## YOUR TASK
Reproduce verbatim the lines up to and including the one with "return (linear(red), linear(green), linear(blue), 1)", starting from the first.

▽

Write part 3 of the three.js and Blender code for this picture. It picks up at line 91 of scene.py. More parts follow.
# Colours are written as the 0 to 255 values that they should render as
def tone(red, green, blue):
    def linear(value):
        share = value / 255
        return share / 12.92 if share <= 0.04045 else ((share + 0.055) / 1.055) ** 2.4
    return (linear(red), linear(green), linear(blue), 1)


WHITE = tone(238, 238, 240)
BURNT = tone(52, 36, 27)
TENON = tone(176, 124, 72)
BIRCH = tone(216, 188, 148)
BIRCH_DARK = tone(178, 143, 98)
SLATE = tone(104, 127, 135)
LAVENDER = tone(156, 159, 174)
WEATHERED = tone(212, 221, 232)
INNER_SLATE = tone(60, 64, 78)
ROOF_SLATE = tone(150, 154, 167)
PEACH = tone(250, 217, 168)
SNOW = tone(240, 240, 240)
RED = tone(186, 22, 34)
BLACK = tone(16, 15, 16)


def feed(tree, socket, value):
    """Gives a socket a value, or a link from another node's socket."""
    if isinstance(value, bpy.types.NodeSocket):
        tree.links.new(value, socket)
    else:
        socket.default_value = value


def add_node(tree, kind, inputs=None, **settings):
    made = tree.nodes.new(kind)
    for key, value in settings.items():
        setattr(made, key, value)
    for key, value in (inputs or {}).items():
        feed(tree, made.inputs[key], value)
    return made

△

## REPLY
Write part 3 of the three.js and Blender code for this picture. It picks up at line 91 of scene.py. More parts follow.
# Colours are written as the 0 to 255 values that they should render as
def tone(red, green, blue):
    def linear(value):
        share = value / 255
        return share / 12.92 if share <= 0.04045 else ((share + 0.055) / 1.055) ** 2.4
    return (linear(red), linear(green), linear(blue), 1)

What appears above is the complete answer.